## Exercise materials
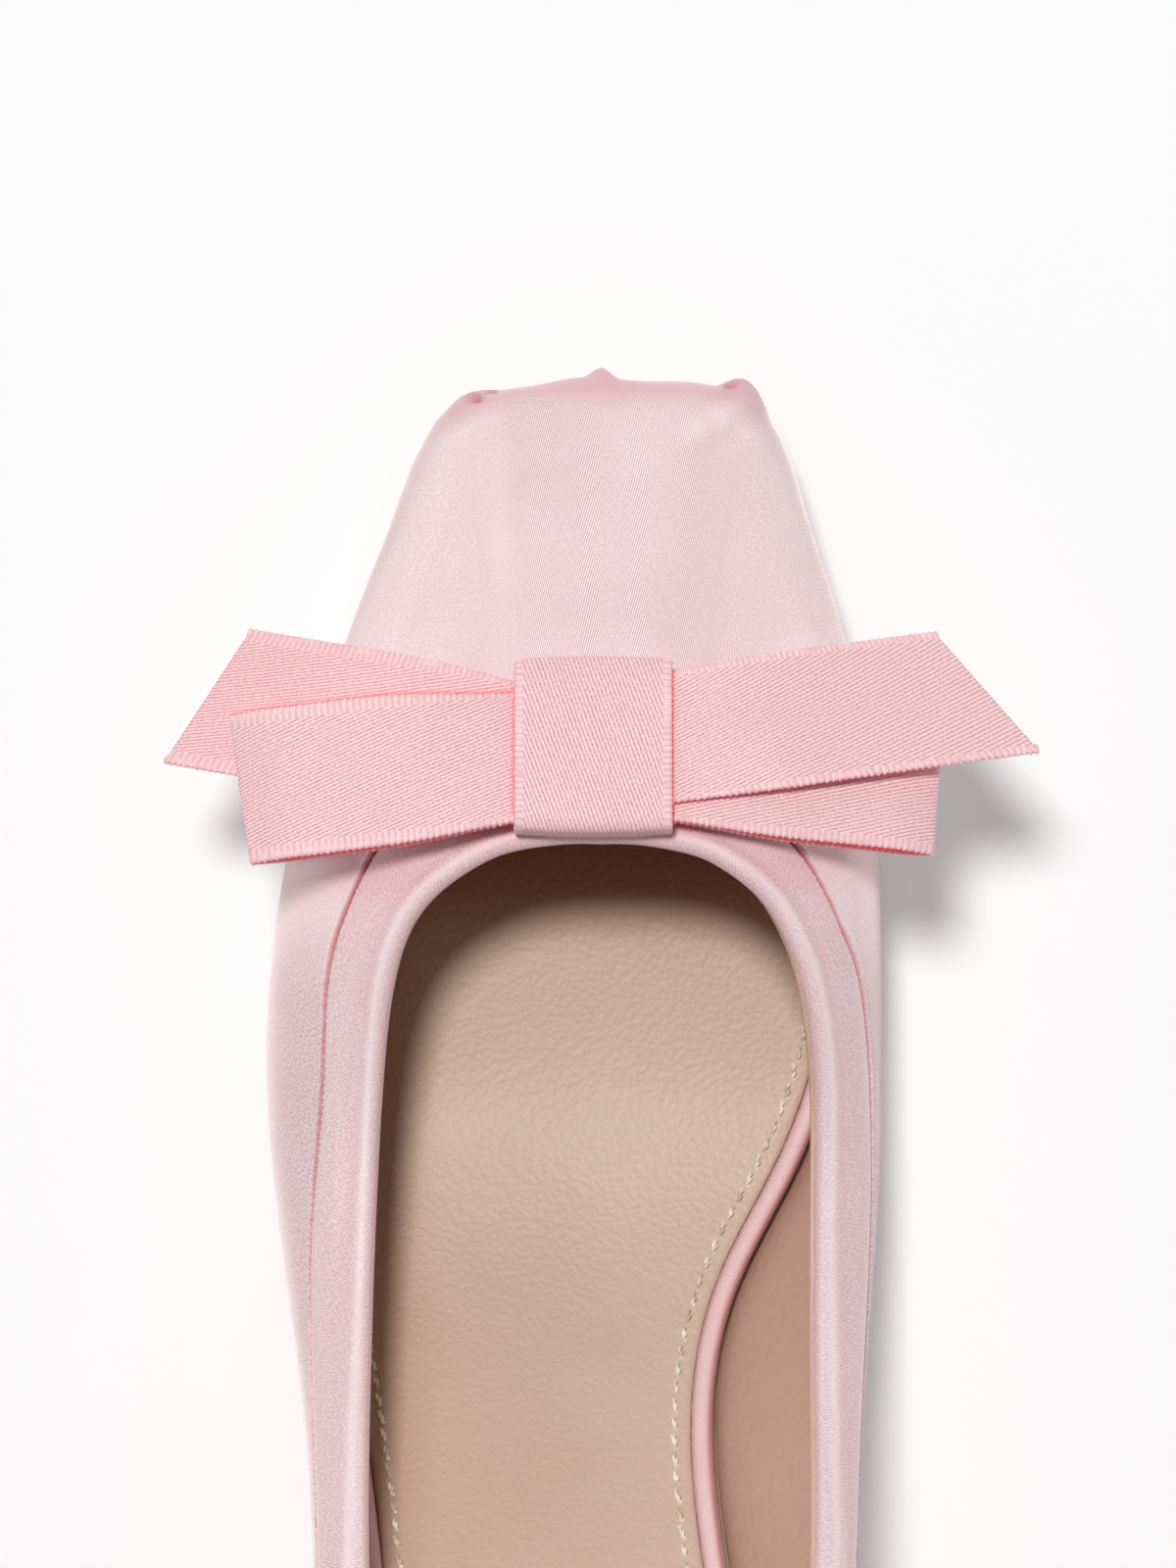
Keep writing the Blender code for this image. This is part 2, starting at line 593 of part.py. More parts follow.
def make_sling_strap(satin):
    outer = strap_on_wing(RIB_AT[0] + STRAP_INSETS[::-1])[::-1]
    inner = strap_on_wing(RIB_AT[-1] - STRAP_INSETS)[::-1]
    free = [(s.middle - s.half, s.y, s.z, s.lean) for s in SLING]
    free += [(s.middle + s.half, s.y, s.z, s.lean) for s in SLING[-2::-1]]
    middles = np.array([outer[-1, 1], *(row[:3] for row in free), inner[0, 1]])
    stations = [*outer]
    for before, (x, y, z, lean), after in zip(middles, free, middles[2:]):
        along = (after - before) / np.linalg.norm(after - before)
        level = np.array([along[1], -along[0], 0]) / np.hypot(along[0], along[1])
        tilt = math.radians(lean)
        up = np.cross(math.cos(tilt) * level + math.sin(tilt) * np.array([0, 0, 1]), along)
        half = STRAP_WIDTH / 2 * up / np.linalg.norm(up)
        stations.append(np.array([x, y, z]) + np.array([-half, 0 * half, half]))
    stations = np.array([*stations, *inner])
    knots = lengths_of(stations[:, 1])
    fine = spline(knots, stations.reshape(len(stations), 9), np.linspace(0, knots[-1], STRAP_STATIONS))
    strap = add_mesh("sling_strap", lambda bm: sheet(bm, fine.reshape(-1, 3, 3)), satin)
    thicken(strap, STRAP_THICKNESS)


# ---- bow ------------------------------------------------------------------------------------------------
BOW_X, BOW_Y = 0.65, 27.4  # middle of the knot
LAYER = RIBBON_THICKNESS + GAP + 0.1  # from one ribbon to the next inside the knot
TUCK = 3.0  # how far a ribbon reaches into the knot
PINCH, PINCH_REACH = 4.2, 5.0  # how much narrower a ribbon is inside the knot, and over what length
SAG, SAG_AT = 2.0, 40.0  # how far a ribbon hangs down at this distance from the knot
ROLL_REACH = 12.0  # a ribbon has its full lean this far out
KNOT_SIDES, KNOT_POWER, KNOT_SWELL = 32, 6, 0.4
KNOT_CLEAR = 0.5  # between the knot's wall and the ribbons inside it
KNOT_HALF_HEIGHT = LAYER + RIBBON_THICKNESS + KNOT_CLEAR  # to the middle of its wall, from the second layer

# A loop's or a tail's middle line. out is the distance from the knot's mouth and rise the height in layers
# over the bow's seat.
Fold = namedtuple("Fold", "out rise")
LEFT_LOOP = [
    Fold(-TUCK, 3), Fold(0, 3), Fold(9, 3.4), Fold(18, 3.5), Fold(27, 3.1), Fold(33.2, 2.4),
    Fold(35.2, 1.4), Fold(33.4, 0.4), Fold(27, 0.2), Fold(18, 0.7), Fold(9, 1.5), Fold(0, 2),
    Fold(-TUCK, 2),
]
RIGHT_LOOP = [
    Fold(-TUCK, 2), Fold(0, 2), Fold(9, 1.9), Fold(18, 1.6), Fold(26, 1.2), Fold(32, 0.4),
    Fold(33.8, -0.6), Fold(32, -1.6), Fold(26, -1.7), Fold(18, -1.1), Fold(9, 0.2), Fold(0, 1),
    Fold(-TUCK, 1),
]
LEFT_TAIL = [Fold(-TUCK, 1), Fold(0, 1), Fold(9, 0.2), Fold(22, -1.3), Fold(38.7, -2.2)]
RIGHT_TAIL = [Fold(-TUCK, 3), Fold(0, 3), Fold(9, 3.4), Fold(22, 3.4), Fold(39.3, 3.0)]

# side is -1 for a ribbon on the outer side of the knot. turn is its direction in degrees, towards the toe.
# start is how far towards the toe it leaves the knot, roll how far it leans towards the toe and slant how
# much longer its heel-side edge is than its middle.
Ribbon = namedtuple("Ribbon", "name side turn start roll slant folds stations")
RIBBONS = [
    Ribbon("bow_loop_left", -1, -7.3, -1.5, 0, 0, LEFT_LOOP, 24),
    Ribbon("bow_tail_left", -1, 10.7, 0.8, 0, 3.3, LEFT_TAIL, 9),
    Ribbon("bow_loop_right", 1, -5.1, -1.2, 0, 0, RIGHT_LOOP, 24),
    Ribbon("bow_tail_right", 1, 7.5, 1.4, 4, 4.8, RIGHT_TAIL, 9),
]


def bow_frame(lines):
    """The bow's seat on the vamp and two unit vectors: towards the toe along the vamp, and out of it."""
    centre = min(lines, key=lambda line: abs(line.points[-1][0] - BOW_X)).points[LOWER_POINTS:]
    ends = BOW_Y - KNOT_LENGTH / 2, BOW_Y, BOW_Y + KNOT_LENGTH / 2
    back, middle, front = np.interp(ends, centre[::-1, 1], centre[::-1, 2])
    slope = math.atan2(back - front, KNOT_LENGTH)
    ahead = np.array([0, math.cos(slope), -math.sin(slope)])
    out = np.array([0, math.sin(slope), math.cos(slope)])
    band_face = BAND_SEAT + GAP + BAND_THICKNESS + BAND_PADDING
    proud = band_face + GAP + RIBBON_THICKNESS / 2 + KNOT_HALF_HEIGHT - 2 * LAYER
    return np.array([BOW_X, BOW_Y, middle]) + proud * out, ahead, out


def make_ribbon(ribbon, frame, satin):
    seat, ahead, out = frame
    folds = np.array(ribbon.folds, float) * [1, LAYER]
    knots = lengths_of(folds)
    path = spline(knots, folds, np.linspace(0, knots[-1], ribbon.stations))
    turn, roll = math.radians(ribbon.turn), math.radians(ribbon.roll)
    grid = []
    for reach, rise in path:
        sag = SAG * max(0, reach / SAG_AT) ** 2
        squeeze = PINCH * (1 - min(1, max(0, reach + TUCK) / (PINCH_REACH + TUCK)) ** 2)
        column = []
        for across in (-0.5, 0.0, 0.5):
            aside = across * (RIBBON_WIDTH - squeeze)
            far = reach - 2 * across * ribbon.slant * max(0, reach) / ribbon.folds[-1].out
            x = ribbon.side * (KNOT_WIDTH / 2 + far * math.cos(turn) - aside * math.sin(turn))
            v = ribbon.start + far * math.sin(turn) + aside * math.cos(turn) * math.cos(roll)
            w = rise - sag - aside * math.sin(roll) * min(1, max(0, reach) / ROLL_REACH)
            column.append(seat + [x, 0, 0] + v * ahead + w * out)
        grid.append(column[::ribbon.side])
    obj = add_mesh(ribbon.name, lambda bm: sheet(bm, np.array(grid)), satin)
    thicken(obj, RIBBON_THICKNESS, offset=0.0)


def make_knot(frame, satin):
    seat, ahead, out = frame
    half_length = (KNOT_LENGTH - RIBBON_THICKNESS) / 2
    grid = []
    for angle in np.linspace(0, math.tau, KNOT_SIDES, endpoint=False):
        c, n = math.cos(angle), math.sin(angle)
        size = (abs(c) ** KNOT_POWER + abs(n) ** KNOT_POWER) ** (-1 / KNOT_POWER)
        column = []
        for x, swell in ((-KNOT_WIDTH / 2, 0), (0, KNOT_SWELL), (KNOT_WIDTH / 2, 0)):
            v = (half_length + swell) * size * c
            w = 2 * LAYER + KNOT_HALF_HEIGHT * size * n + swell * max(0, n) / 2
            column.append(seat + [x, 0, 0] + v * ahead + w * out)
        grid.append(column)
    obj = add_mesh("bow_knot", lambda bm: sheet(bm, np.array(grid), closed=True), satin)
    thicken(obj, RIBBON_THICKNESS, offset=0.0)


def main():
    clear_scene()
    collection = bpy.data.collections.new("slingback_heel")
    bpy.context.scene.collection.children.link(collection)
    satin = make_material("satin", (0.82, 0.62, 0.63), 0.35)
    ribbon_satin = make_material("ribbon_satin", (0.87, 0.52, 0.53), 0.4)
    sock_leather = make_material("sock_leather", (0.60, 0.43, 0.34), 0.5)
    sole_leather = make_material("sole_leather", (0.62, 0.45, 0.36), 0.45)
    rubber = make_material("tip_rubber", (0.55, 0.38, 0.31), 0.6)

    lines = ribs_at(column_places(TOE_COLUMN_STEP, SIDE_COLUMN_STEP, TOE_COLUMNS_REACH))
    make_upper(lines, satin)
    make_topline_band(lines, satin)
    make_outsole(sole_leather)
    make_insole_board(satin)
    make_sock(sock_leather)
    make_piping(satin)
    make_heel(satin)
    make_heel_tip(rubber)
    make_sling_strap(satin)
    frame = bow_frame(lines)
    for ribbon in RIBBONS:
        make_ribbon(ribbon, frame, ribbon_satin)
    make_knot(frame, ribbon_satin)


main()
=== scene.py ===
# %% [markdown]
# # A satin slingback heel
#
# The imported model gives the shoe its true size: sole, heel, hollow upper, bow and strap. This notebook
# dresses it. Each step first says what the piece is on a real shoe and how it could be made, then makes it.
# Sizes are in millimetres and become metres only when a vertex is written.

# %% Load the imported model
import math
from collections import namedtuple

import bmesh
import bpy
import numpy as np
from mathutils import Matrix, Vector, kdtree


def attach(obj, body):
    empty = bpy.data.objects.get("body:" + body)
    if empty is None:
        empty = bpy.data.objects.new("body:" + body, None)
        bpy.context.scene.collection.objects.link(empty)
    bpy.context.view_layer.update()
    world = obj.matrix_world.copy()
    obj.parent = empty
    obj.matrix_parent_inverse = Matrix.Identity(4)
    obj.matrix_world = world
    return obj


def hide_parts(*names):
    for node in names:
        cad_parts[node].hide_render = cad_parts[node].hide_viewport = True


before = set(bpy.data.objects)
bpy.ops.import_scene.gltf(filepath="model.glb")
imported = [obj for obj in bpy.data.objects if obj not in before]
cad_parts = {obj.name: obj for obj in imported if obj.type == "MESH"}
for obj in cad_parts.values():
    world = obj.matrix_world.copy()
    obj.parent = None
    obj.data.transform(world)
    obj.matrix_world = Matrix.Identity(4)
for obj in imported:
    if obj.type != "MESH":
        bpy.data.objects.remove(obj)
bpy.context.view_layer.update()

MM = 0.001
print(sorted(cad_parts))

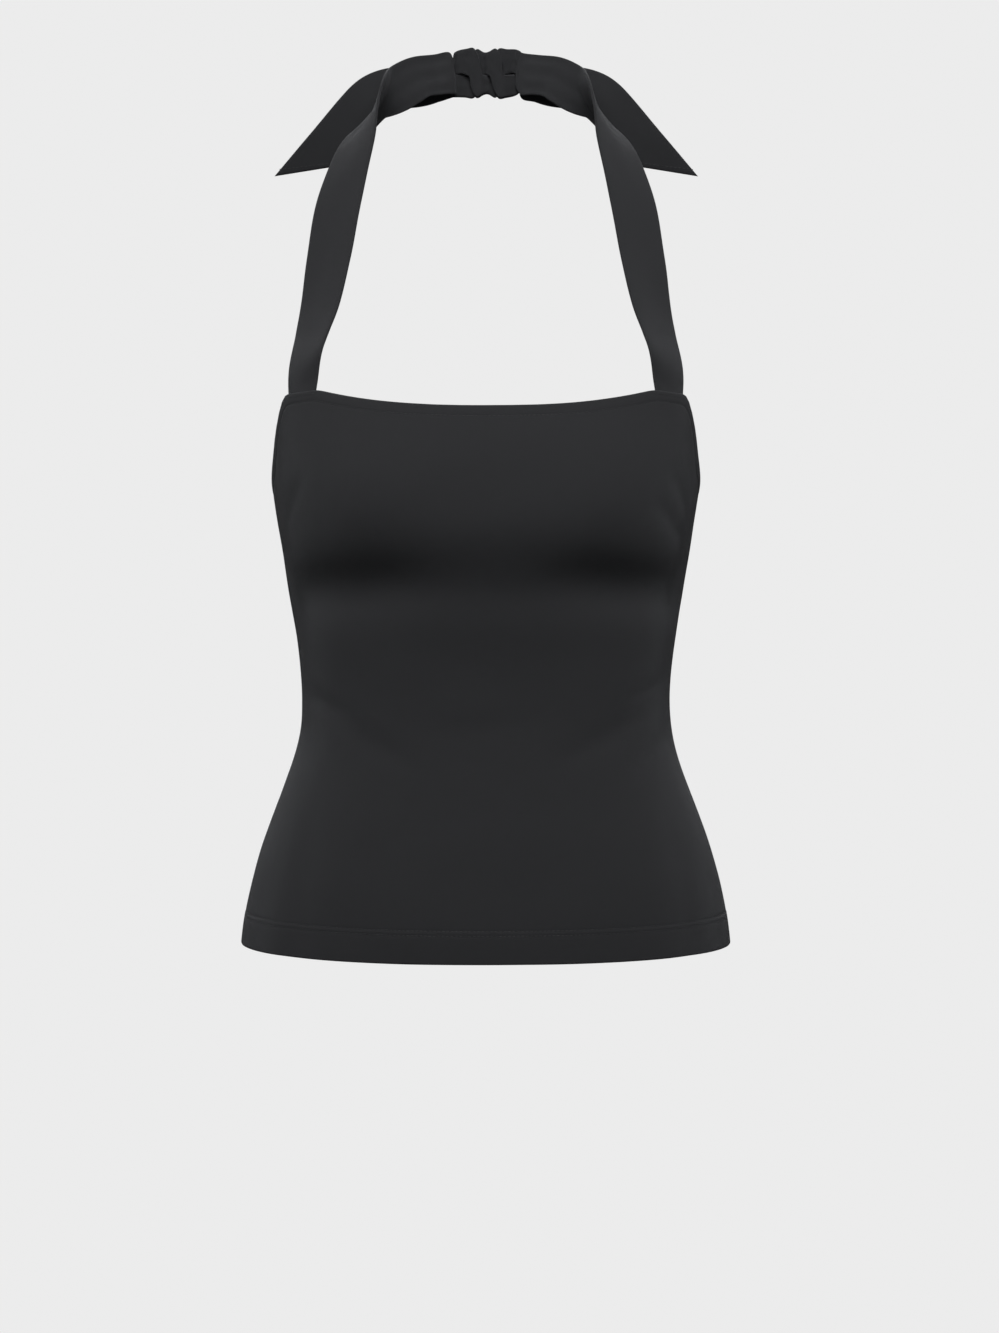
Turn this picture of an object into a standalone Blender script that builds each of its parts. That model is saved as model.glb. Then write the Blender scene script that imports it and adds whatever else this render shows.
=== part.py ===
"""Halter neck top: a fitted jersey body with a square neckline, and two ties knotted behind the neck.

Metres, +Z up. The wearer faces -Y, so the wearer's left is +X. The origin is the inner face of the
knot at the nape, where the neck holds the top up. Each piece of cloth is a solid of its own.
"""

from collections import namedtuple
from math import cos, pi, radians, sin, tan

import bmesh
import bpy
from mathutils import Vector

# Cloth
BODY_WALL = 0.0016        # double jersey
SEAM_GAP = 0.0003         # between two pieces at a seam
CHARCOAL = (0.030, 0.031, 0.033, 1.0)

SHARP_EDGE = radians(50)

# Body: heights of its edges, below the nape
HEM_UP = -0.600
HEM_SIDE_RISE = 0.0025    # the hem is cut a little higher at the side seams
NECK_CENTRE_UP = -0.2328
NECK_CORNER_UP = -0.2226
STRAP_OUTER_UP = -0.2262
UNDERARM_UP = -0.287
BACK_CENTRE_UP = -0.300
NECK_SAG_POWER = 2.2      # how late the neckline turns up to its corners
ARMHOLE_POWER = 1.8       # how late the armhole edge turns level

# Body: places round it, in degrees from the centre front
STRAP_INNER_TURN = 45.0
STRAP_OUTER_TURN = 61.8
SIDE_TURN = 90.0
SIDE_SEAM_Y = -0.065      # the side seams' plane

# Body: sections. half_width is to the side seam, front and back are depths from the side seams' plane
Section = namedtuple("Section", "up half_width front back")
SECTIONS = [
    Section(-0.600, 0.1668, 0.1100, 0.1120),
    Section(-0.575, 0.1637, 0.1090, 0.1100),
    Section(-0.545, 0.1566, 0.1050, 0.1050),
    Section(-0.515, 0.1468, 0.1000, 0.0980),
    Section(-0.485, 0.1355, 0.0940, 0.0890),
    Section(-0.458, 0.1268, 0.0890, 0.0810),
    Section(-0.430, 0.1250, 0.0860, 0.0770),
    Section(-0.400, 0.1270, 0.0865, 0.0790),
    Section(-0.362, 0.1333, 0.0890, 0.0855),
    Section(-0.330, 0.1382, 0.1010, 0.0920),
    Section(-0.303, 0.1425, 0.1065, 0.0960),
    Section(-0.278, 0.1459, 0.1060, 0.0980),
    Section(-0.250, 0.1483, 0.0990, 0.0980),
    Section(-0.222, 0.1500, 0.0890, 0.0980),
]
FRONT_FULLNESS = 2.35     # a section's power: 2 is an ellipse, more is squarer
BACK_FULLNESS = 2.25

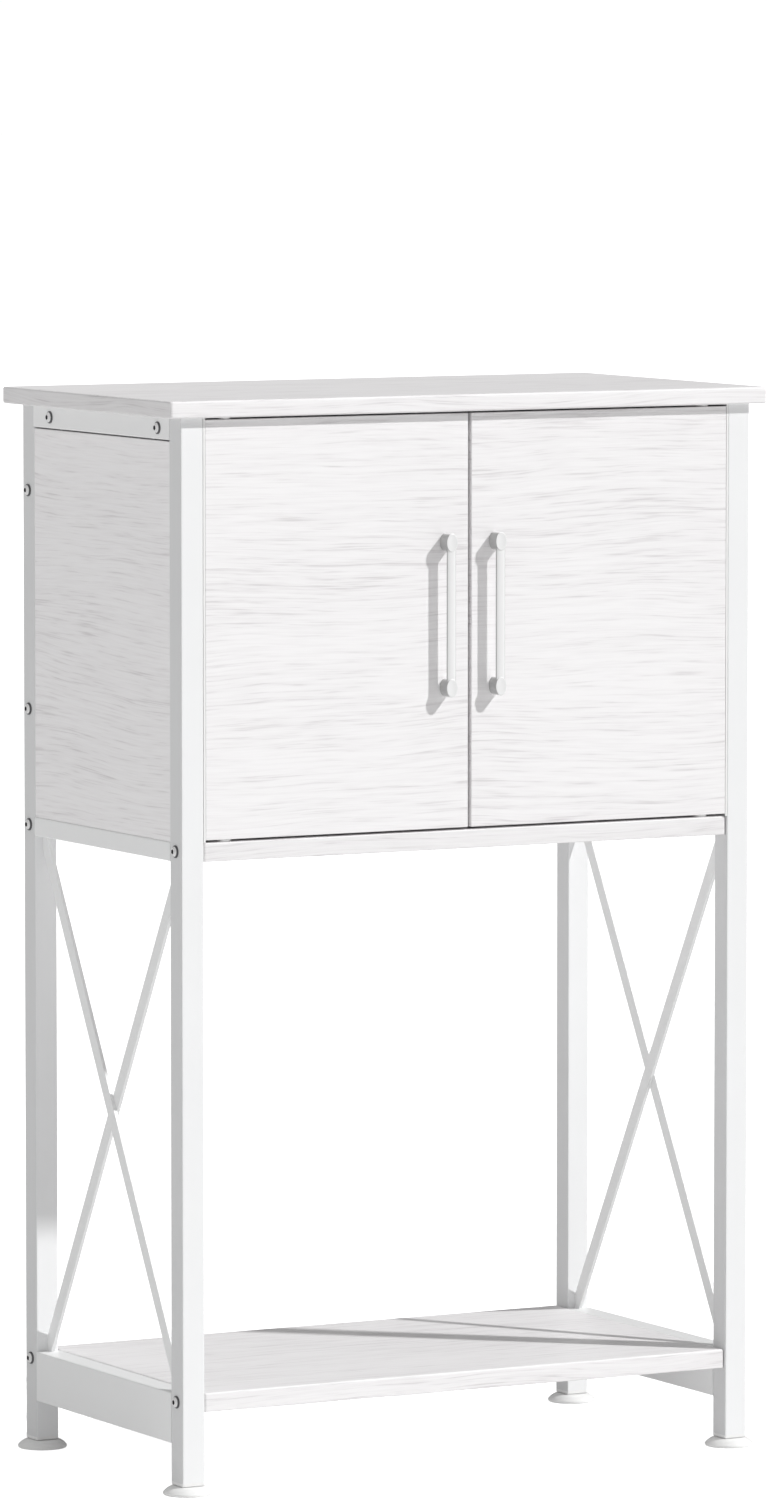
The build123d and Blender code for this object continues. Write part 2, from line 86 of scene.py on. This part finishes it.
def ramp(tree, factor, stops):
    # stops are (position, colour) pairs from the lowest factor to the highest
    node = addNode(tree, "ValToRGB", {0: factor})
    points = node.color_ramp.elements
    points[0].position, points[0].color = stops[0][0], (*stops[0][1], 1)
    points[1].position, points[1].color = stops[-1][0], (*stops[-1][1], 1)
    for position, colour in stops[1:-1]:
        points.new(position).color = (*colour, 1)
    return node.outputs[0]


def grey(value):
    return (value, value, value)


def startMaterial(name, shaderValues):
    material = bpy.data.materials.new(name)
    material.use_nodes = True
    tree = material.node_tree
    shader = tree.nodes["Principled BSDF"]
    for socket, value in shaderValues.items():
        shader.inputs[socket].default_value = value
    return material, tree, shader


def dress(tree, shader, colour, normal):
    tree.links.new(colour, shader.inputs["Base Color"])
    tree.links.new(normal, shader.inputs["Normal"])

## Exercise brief
Repeat, exactly as they stand above, the lines from the line with "0.38, 0.31), 0.6)" to the line with "# Sizes are", both lines included.

## Expected answer
    rubber = make_material("tip_rubber", (0.55, 0.38, 0.31), 0.6)

    lines = ribs_at(column_places(TOE_COLUMN_STEP, SIDE_COLUMN_STEP, TOE_COLUMNS_REACH))
    make_upper(lines, satin)
    make_topline_band(lines, satin)
    make_outsole(sole_leather)
    make_insole_board(satin)
    make_sock(sock_leather)
    make_piping(satin)
    make_heel(satin)
    make_heel_tip(rubber)
    make_sling_strap(satin)
    frame = bow_frame(lines)
    for ribbon in RIBBONS:
        make_ribbon(ribbon, frame, ribbon_satin)
    make_knot(frame, ribbon_satin)


main()
=== scene.py ===
# %% [markdown]
# # A satin slingback heel
#
# The imported model gives the shoe its true size: sole, heel, hollow upper, bow and strap. This notebook
# dresses it. Each step first says what the piece is on a real shoe and how it could be made, then makes it.
# Sizes are in millimetres and become metres only when a vertex is written.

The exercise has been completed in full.